# Directions
Give again only the lines beginning with the one that contains "Keep writing the" and ending with the one that contains "shankThick, corkTop), finish.steel);"; include both of those lines.

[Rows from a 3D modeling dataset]
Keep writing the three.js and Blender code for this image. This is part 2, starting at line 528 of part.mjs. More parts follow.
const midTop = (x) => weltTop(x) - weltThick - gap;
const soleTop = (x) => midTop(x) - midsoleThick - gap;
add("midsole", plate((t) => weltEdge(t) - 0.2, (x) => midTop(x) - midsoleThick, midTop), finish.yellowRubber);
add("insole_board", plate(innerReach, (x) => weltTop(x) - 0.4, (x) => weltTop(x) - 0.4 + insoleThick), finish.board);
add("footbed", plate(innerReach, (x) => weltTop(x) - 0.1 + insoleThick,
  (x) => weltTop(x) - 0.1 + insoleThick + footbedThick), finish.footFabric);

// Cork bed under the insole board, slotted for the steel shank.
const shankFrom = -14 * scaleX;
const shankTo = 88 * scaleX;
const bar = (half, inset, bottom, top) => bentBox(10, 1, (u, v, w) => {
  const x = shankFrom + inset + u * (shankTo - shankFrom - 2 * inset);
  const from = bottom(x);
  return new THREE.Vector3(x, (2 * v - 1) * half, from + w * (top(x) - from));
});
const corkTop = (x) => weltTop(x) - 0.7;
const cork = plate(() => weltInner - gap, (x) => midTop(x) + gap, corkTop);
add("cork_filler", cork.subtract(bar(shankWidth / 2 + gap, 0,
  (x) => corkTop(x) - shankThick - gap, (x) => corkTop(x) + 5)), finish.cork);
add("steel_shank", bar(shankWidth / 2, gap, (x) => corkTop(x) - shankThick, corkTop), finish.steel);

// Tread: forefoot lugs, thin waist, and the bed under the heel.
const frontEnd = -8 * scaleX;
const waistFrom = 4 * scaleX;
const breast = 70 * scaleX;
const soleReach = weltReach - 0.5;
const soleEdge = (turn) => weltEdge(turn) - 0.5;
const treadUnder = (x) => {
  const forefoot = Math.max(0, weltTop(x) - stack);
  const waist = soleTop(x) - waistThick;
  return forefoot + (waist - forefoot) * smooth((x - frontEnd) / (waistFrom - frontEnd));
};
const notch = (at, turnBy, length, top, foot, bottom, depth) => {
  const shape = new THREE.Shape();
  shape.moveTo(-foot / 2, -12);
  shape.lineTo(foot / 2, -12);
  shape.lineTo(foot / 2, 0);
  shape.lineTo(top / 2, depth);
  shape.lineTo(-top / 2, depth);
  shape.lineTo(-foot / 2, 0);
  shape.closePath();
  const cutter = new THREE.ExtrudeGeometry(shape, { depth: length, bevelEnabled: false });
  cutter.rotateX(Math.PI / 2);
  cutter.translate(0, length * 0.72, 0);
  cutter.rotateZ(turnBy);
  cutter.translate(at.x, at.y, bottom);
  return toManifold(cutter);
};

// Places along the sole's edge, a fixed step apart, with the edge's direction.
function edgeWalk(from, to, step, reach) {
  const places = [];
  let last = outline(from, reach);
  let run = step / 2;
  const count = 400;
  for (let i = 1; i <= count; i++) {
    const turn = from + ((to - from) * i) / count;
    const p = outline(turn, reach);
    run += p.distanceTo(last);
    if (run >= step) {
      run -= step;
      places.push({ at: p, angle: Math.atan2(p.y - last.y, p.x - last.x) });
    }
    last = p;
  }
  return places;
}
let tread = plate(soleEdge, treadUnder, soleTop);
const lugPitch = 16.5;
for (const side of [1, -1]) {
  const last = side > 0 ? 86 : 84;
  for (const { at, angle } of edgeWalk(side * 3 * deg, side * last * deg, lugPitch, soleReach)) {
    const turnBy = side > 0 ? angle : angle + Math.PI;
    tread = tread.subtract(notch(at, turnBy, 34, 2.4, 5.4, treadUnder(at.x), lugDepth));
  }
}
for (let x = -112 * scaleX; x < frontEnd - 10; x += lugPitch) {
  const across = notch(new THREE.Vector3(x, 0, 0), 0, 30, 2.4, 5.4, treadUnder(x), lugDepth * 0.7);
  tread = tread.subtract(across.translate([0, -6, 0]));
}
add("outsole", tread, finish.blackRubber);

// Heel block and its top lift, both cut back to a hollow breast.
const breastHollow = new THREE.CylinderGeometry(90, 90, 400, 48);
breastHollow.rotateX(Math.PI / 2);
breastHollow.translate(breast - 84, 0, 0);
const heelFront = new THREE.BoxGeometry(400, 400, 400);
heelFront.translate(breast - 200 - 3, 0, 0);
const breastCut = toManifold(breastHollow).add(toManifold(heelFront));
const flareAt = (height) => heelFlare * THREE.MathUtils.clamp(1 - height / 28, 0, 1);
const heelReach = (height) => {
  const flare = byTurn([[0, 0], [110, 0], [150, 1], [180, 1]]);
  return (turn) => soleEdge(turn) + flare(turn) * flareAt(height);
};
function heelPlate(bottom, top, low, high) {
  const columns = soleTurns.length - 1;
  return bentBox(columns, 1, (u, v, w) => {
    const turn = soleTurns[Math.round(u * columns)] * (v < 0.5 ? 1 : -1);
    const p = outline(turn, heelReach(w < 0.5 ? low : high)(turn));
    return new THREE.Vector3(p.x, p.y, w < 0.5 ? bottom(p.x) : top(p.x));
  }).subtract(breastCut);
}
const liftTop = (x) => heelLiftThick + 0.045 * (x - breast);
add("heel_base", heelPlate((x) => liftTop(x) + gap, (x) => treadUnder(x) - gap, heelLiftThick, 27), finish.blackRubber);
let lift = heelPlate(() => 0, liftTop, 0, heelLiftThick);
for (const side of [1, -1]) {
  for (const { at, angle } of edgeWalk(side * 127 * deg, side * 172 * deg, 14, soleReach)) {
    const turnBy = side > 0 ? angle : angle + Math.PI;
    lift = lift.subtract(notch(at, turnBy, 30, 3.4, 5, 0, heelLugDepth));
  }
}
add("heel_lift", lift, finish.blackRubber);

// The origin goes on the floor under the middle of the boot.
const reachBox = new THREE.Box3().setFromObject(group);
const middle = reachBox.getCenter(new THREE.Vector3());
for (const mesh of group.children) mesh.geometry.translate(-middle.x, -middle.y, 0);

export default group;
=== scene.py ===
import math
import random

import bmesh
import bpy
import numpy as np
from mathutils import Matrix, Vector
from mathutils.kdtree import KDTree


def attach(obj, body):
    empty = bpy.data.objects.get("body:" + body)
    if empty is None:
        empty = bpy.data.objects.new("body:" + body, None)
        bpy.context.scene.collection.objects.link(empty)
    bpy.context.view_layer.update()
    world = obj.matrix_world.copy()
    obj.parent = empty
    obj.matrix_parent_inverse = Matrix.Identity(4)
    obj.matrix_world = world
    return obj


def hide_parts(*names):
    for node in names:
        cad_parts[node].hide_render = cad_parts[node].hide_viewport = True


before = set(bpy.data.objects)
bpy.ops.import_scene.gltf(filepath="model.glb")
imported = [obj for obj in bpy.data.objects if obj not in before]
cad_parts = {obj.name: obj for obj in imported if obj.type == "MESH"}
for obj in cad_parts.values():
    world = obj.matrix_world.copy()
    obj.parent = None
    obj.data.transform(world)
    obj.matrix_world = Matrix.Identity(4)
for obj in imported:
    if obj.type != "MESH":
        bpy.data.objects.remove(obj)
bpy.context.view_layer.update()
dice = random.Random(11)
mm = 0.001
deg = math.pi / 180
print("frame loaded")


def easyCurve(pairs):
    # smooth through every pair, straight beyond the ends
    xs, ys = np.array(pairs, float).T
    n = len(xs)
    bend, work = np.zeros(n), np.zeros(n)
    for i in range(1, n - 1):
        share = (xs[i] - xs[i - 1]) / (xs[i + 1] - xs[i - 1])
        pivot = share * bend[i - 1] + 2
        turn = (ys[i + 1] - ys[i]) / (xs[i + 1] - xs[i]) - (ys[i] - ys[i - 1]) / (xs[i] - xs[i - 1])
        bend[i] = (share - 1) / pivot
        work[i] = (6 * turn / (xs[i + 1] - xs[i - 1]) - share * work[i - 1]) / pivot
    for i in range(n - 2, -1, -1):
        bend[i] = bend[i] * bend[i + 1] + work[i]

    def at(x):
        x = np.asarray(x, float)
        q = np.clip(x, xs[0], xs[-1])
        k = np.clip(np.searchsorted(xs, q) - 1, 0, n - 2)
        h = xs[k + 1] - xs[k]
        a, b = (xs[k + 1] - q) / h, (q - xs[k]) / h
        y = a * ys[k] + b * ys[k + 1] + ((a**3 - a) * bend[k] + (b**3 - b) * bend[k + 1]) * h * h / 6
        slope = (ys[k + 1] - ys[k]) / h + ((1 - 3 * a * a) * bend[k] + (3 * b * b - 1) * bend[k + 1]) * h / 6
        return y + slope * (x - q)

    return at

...

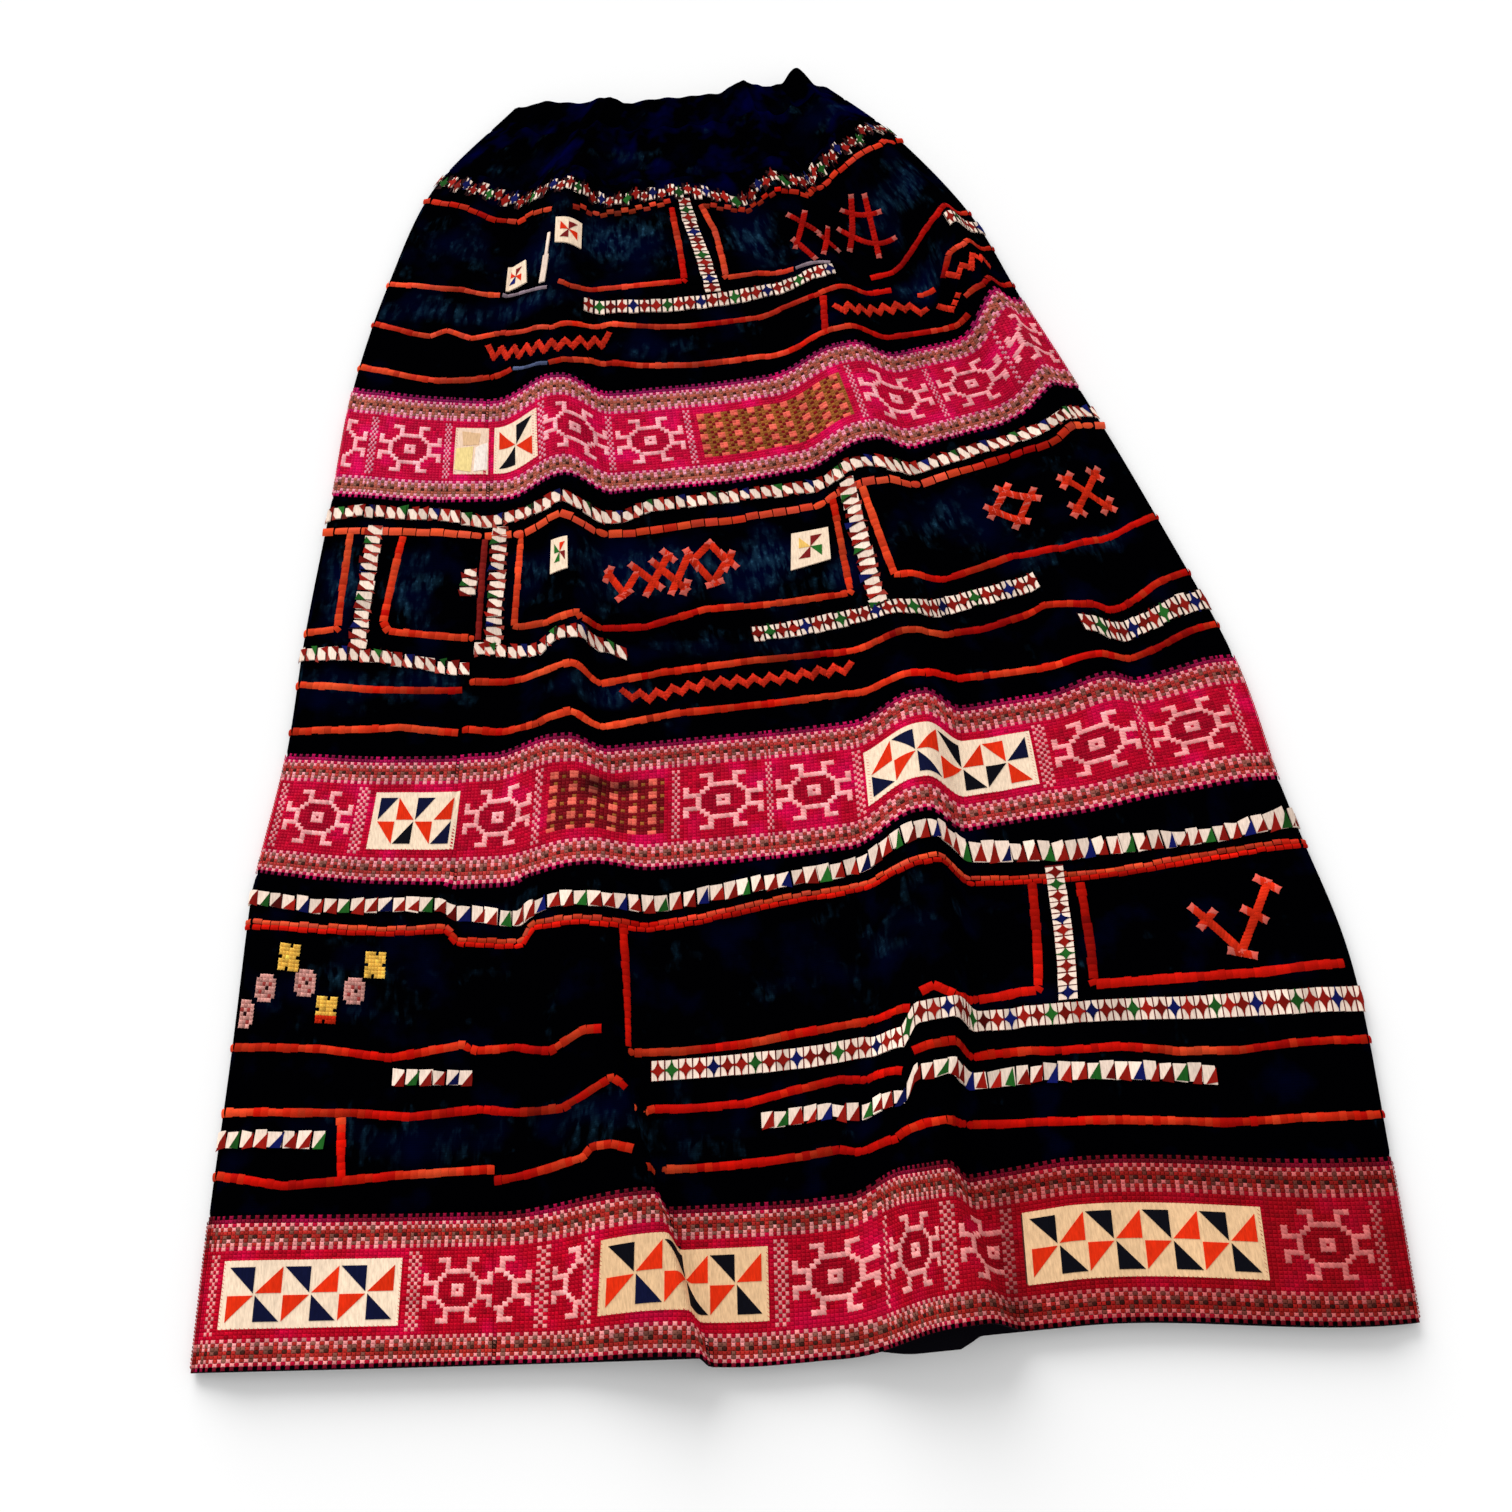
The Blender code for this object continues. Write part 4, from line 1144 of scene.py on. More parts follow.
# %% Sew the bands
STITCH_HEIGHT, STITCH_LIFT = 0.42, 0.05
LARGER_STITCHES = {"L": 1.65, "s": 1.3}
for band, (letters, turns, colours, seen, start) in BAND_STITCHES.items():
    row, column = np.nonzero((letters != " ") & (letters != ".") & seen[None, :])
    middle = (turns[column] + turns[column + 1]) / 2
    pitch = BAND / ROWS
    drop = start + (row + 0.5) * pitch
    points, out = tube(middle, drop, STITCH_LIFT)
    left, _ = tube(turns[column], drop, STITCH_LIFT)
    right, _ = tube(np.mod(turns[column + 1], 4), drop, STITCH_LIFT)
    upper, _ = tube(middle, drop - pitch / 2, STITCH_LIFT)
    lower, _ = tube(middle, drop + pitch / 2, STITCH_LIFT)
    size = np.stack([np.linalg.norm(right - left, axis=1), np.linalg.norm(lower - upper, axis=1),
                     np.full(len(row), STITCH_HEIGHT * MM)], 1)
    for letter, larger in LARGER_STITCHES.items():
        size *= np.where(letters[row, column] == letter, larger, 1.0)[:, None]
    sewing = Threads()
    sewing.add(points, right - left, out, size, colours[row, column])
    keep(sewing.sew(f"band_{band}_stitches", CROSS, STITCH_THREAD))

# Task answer
Keep writing the three.js and Blender code for this image. This is part 2, starting at line 528 of part.mjs. More parts follow.
const midTop = (x) => weltTop(x) - weltThick - gap;
const soleTop = (x) => midTop(x) - midsoleThick - gap;
add("midsole", plate((t) => weltEdge(t) - 0.2, (x) => midTop(x) - midsoleThick, midTop), finish.yellowRubber);
add("insole_board", plate(innerReach, (x) => weltTop(x) - 0.4, (x) => weltTop(x) - 0.4 + insoleThick), finish.board);
add("footbed", plate(innerReach, (x) => weltTop(x) - 0.1 + insoleThick,
  (x) => weltTop(x) - 0.1 + insoleThick + footbedThick), finish.footFabric);

// Cork bed under the insole board, slotted for the steel shank.
const shankFrom = -14 * scaleX;
const shankTo = 88 * scaleX;
const bar = (half, inset, bottom, top) => bentBox(10, 1, (u, v, w) => {
  const x = shankFrom + inset + u * (shankTo - shankFrom - 2 * inset);
  const from = bottom(x);
  return new THREE.Vector3(x, (2 * v - 1) * half, from + w * (top(x) - from));
});
const corkTop = (x) => weltTop(x) - 0.7;
const cork = plate(() => weltInner - gap, (x) => midTop(x) + gap, corkTop);
add("cork_filler", cork.subtract(bar(shankWidth / 2 + gap, 0,
  (x) => corkTop(x) - shankThick - gap, (x) => corkTop(x) + 5)), finish.cork);
add("steel_shank", bar(shankWidth / 2, gap, (x) => corkTop(x) - shankThick, corkTop), finish.steel);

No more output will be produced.